* begin *

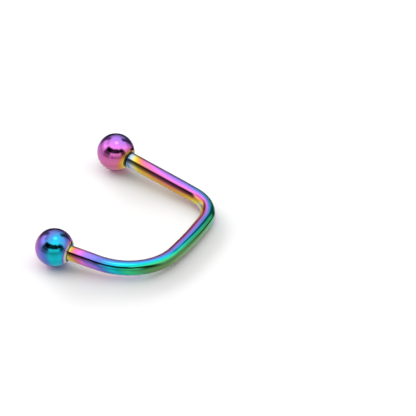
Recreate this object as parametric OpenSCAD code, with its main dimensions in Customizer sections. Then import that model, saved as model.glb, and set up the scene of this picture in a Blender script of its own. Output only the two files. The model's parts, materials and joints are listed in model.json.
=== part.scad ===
// A lip hoop: one bent wire with a screw-on ball on each end. It lies as it would
// by itself, on its two balls and the lowest point of the wire.
// The hoop is drawn flat first, with the long leg along +X, then leaned to its rest.

/* [Wire] */
// Diameter of the wire
wire_d = 1.2; // [1:0.1:1.6]
// Straight stretch of the long leg, from its shoulder to the first bend
long_leg = 6.75; // [6:0.05:12]
// Radius of the first bend, to the middle of the wire
first_bend_r = 2.75; // [2.25:0.05:5]
// Angle of the first bend
first_bend_deg = 75.5; // [70:0.1:80]
// Radius of the bowed side, to the middle of the wire
side_r = 28; // [20:1:60]
// Angle of the bowed side
side_deg = 10.5; // [8:0.1:14]
// Radius of the second bend, to the middle of the wire
second_bend_r = 4.7; // [3:0.1:6]
// Angle of the second bend
second_bend_deg = 80.3; // [72:0.1:86]
// Straight stretch of the short leg, from the second bend to its shoulder
short_leg = 2.5; // [1.5:0.1:6]
// How much thinner the wire's radius is in its two tight bends
bend_thin = 0.02; // [0.02:0.01:0.04]

/* [Balls] */
// Diameter of each ball
ball_d = 3; // [2.8:0.1:4]
// Diameter of the countersunk mouth, where it breaks the ball's surface
mouth_d = 1.4; // [1.36:0.01:1.5]

/* [Thread] */
// Distance from one crest to the next
pitch = 0.25; // [0.2:0.01:0.25]
// Number of crests on each post
crests = 4; // [3:1:4]
// How far the crests stand in from the wire's surface
crest_inset = 0.045; // [0.04:0.005:0.06]
// Radial gap between the post's crests and the bore
bore_gap = 0.015; // [0.015:0.005:0.02]
// Gap along the axis where the shoulder meets the countersink
seat_gap = 0.01; // [0.01:0.005:0.03]

/* [Hidden] */
$fn = 120;
arc_fn = 360;
wire_fn = 72;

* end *

## EXERCISE DIRECTIONS
Check each line above for the string "with", then copy the ones that have it.

## COMPLETED EXERCISE
Recreate this object as parametric OpenSCAD code, with its main dimensions in Customizer sections. Then import that model, saved as model.glb, and set up the scene of this picture in a Blender script of its own. Output only the two files. The model's parts, materials and joints are listed in model.json.
// A lip hoop: one bent wire with a screw-on ball on each end. It lies as it would
// The hoop is drawn flat first, with the long leg along +X, then leaned to its rest.